Friday, January 07, 2005

it has been a stressful week... very stressful that i don't think i can even open up my eyes...
we had a very long department meeting. almost 2 hours... my concentration is only up to one hour. after that, i just pray that i can still think or follow the discussion. i have this prob since forever

in a conversation, u cannot talk for 10 mins straight because if u do and i start to look other than your face... there is a very high chance that i'm lost. easp if talking to the phone... after 10 mins the person on the other line bla2..... i will just have to ask the same quest again. sounds stupid aaa... maybe i am. ehehe

just realized how many people have a blog right now. I started my blog in 2002 i think. it was kind boring.. all i do was go to school, go home.. hang out... that's about it. nothing to write about.

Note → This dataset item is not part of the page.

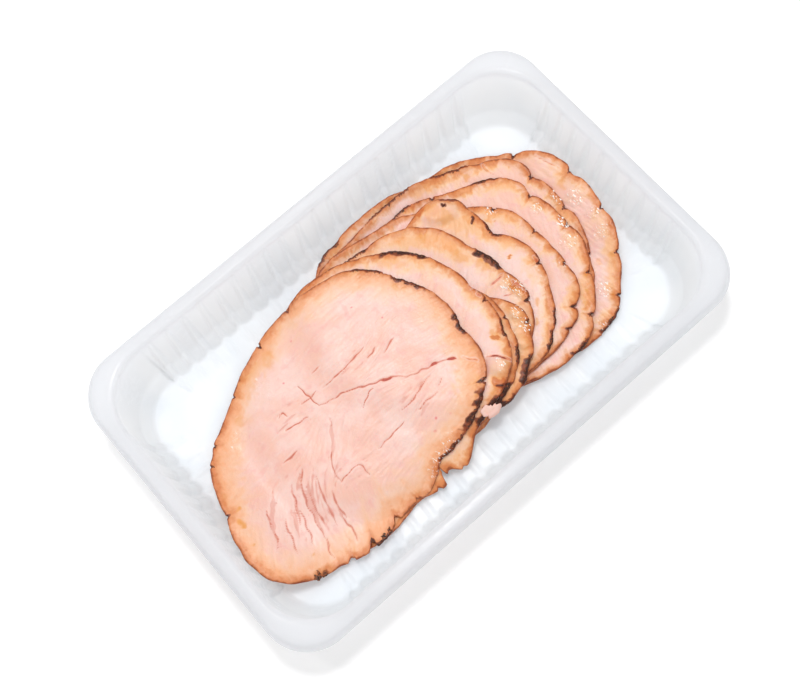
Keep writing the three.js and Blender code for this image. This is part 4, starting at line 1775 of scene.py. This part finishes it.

now, i think i have more to say. i read more and listen less. bla2... aku ingat aku nak try tak update blog for 1 month la.. and tak check blog or whatever... try to live without this blogger thingy. it must be strange... well...how am i suppose to know how it feels if i never do it right? people always say that i am very optimistic. maybe i am. is it good to be too optimistic? i always believe in moderation. be moderate in whatever we do, in spending, eating or sleeping. okla.. i lied. i love to sleep. kalau cuti jer, aku akan tido the whole day. i'll wake up only to eat, pray and bathroom call... but how long can i do that? since i am single with no calon laki, i will have to "berusaha" and find a husband. and i still don't know cukup tak kalau aku cuma doa jer to get a husband but never physically try to find one. i am not physically attractive. most guys want someone yg demure, putih, nampak mcm mengikut kata... bla2.... if they meet someone yg outspoken, mesti taknak kan... ok, here's my dilemma, if i become too close a friend to a guy, he will think that i am too precious to loose, so.. there will be no chance of any relationship other than frens. but if i only see them once a week and keep a distance, i won't know him that well. how am i suppose to live with someone i barely know? how?

okla.. cukupla beta mengarut. penat dah sbnrnya nih. so... i'll update again in one month time. if i update earlier than that, means i cannot live with this blog... wahahahahahaha....

Thursday, January 06, 2005

i am officially 25. 25 feels normal. feels a little bit old but still normal. i have gained a little weight. but that's ok coz still within my normal or acceptable weight.
i am a very poor dresser... so poor that one of the managers here told me to change my way of dressing. what the hell? she asked me to dress like a young people. try to be as flamboyant as i can be. i cannot understand why some people go out of their way to change people. to make people conform to something... why can't they make me be me. i feel comfortable with the way i'm dressing... i know it is not attractive nor appealing. and they start comparing me with the other girls here. damn la. kalau la dia tu bukan a manager that can have a say in my future, i will definitely say to her "this is why i leave my home in Klang and stay in KL.do u you want me to leave this place also?". ehehehe... sah2 la aku susah nak naik gaji krg.